RECORD LIST:
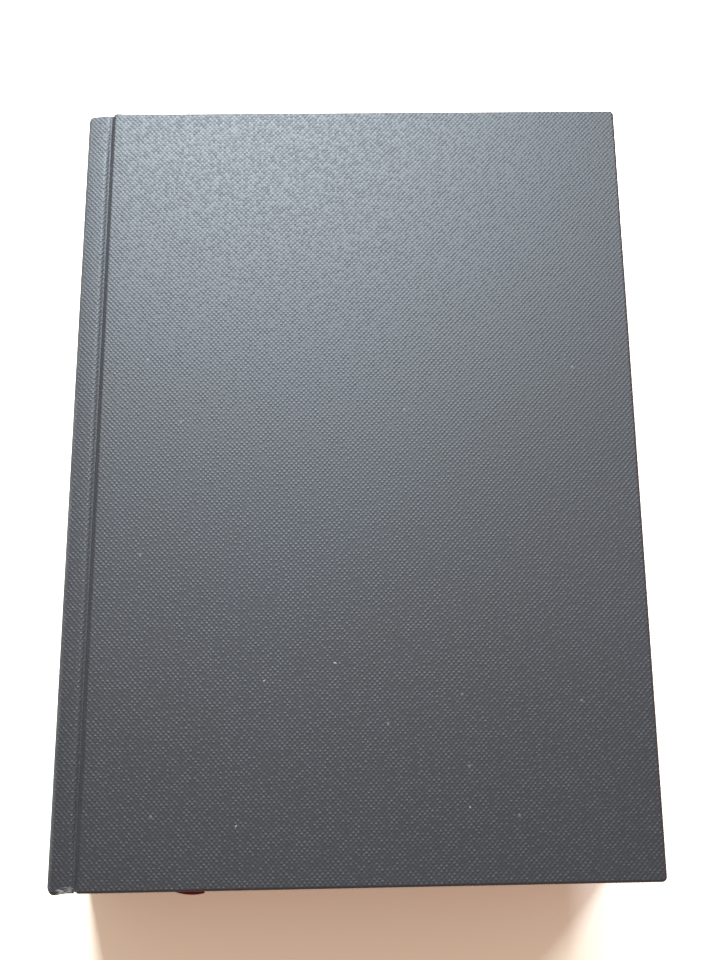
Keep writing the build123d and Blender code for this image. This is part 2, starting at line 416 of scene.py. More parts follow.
def chance_of_crossing(tree, across, along):
    """White noise that gives each crossing of two threads its own value and its own colour."""
    numbers = {0: math_node(tree, "FLOOR", across), 1: math_node(tree, "FLOOR", along)}
    crossing = node(tree, "ShaderNodeCombineXYZ", numbers).outputs[0]
    return node(tree, "ShaderNodeTexWhiteNoise", {0: crossing}, noise_dimensions="2D")


def thread_colour(tree, flat, weave, weft_round, chance):
    """The thread on top, thicker and thinner along its length, with painted shade between the wefts."""
    warp_slub = stretched_noise(tree, flat, (0.5 / WARP_PITCH, 70, 1), Detail=2.0)
    weft_slub = stretched_noise(tree, flat, (110, 0.5 / WEFT_PITCH, 1), Detail=2.0)
    weft_over = ramp(tree, weave, -0.4, 0.4)
    slubs = {0: weft_over, 2: warp_slub, 3: weft_slub}
    slub = node(tree, "ShaderNodeMix", slubs, data_type="FLOAT").outputs[0]
    by_crossing = ramp(tree, chance, 0, 1, -CROSSING_CHANGE, CROSSING_CHANGE)
    uneven = math_node(tree, "ADD", ramp(tree, slub, 0.3, 0.72, 0.84, 1.14), by_crossing)
    thread = mix_colour(tree, weft_over, CLOTH_DARK, CLOTH_LIGHT)
    thread = mix_colour(tree, 1.0, thread, uneven, "MULTIPLY")
    # Painted shade in the valleys between the wefts.
    thread = mix_colour(tree, ramp(tree, weft_round, 0.0, 0.45, 0.6, 1.0), VALLEY_SHADE, thread)
    cloud = stretched_noise(tree, flat, (14, 14, 1), Detail=3.0)
    tone = mix_colour(tree, ramp(tree, cloud, 0.3, 0.7), WARM_CLOUD, COOL_CLOUD)
    return mix_colour(tree, 1.0, thread, tone, "MULTIPLY")


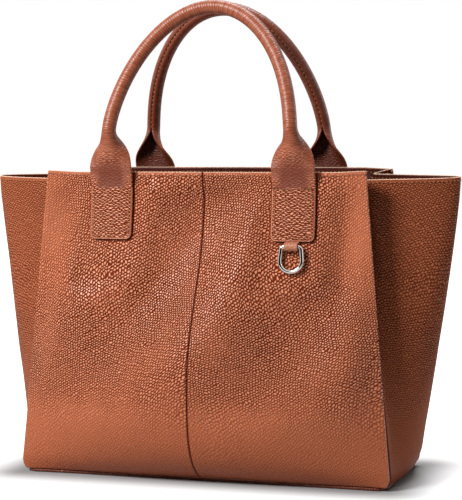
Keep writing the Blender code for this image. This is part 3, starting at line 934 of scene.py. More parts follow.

OBJECTIVE:
Copy out every line holding the string "starting".

RESULT FOR THIS EXERCISE:
Keep writing the build123d and Blender code for this image. This is part 2, starting at line 416 of scene.py. More parts follow.
Keep writing the Blender code for this image. This is part 3, starting at line 934 of scene.py. More parts follow.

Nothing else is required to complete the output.